= Joseph Walter West =

Joseph Walter West (born Sculcoates, Yorkshire 3 May 1860; died Northwood, London, 27 June 1933), also known as J. Walter West or Walter West, was an artist, lithographer and designer of bookplates.

West was the son of Alfred West, a seed crusher and corn dealer, and his wife Sarah Ann West, née Petchell. The family were Quakers. West's first employment was as a cashier with the engineering firm of Priestman Brothers of Hull and, whilst working there, he studied art at Bootham School in York.

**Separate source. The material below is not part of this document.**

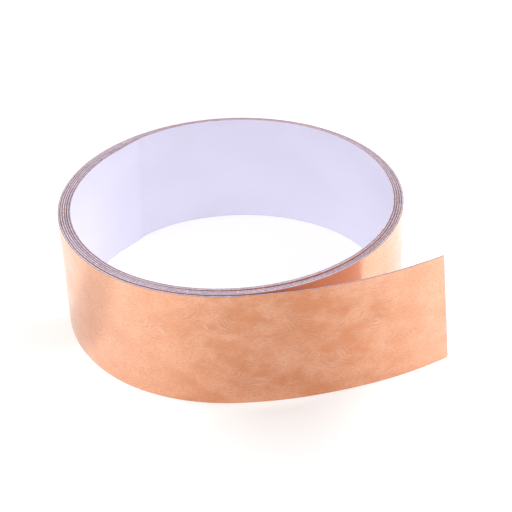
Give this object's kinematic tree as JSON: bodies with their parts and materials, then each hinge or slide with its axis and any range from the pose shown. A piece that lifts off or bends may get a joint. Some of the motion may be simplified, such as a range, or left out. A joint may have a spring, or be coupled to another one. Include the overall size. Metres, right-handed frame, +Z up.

Having saved a modest amount from his wages, in 1883 he travelled to London to study at St John's Wood Art School, then at the Royal Academy Schools and in Paris at the Académie Julian.

==Artistic career==
In 1887 West was awarded a silver medal by the Royal Academy for a drawing of a head from life. In 1893 he was elected a Fellow of the Royal Society of British Artists and in 1904 he was elected to the Royal Watercolour Society. He was Vice President of the RWS from 1918 – 1920. Between 1916 and 1931 West designed seven posters for London Underground. He often signed his work with a monogram consisting of a weathervane pointing west and the letters of his surname.

==Personal life==
In 1892 West married Ada Caroline Wise (1860–1952) with whom he had four daughters, one of whom was the artist Cicely West (1897–1977). He was buried at the Friends Burial Ground at Jordans, Buckinghamshire.